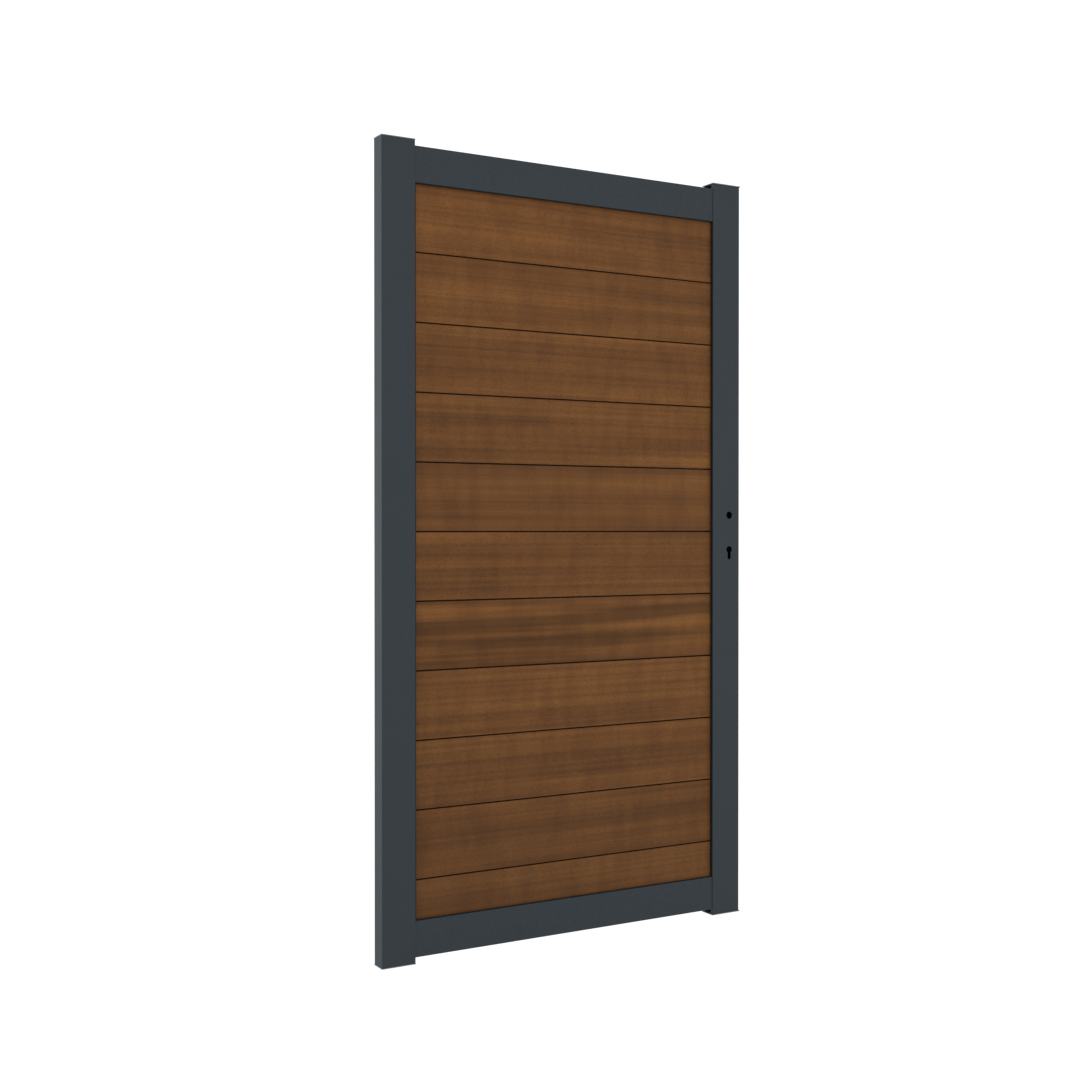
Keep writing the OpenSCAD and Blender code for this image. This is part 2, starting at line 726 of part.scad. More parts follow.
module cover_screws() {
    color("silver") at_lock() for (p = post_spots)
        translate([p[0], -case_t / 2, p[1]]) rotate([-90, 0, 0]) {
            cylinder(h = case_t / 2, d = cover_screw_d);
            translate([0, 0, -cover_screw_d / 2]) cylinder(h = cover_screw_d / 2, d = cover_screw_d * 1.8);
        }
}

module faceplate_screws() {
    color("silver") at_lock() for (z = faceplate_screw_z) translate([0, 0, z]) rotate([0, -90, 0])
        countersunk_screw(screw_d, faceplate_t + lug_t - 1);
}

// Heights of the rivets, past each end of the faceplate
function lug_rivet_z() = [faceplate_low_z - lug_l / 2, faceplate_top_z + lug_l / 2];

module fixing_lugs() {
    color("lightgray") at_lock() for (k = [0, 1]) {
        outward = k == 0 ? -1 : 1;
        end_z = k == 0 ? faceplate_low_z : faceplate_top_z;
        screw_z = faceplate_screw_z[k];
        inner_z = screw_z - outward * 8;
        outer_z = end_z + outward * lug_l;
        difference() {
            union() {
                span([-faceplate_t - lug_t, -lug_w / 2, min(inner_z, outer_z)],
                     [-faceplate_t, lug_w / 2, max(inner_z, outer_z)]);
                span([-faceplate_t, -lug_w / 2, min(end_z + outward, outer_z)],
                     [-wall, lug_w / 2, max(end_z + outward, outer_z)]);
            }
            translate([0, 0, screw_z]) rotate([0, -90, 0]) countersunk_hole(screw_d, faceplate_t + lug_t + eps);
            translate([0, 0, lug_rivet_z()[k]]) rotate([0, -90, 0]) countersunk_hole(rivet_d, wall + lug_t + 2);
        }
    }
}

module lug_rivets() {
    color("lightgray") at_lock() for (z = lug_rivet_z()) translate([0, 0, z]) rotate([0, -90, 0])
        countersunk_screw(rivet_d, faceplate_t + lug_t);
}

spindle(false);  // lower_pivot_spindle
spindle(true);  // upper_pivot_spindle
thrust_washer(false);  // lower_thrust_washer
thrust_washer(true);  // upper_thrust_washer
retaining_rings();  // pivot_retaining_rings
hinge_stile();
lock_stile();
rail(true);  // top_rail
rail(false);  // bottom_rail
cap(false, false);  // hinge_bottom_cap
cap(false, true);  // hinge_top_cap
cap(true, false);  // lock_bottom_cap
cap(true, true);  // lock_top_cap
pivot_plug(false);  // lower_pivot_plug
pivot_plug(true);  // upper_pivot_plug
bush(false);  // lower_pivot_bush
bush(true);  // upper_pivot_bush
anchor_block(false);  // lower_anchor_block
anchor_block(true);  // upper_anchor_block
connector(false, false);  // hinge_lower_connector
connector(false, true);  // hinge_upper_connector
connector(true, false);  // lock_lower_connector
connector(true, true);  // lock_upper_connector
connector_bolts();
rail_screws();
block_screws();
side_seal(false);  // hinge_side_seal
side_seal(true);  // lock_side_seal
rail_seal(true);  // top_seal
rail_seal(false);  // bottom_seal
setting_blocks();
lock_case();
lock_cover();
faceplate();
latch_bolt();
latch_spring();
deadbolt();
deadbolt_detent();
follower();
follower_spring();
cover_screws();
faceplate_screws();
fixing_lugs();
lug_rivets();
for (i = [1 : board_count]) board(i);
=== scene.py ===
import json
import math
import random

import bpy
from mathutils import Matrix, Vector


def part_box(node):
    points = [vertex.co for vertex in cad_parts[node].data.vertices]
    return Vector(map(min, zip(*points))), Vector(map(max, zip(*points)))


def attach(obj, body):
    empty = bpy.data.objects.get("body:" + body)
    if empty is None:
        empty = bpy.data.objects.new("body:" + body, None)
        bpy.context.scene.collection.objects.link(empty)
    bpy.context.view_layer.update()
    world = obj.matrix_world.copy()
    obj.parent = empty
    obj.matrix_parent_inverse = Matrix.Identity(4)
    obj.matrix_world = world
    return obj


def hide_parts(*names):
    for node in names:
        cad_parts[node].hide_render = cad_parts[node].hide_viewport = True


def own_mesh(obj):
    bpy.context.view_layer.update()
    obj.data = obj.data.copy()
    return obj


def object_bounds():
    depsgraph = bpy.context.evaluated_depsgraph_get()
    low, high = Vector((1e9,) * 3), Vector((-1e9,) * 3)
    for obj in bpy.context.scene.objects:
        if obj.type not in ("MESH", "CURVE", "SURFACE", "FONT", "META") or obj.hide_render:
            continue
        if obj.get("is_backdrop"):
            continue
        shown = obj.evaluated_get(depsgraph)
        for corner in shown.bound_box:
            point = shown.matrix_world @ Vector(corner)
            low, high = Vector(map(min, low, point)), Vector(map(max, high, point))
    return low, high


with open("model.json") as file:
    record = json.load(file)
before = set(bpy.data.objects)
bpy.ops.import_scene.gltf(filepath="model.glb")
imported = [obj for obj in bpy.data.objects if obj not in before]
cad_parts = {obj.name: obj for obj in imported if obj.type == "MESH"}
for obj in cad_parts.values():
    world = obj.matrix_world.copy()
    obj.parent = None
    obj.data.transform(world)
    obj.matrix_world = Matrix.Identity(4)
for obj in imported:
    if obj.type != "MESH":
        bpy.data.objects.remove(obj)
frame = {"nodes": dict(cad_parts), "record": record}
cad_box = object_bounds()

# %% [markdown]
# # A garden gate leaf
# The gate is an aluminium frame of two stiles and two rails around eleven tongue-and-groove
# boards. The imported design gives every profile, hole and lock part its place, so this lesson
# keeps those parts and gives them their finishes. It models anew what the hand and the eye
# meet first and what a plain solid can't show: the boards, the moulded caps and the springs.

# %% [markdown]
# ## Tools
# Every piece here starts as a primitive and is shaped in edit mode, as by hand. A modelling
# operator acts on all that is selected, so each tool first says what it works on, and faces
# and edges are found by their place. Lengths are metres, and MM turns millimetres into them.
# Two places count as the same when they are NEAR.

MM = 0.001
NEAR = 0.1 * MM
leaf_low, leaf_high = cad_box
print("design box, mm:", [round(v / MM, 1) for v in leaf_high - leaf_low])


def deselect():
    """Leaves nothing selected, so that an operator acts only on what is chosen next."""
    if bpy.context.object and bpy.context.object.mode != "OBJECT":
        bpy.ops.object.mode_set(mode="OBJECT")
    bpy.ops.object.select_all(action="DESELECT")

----

Only the lines from the one containing "block_screws();" through the one containing "if empty is" are to be extracted, exactly as they appear, with both ends included.

block_screws();
side_seal(false);  // hinge_side_seal
side_seal(true);  // lock_side_seal
rail_seal(true);  // top_seal
rail_seal(false);  // bottom_seal
setting_blocks();
lock_case();
lock_cover();
faceplate();
latch_bolt();
latch_spring();
deadbolt();
deadbolt_detent();
follower();
follower_spring();
cover_screws();
faceplate_screws();
fixing_lugs();
lug_rivets();
for (i = [1 : board_count]) board(i);
=== scene.py ===
import json
import math
import random

import bpy
from mathutils import Matrix, Vector


def part_box(node):
    points = [vertex.co for vertex in cad_parts[node].data.vertices]
    return Vector(map(min, zip(*points))), Vector(map(max, zip(*points)))


def attach(obj, body):
    empty = bpy.data.objects.get("body:" + body)
    if empty is None:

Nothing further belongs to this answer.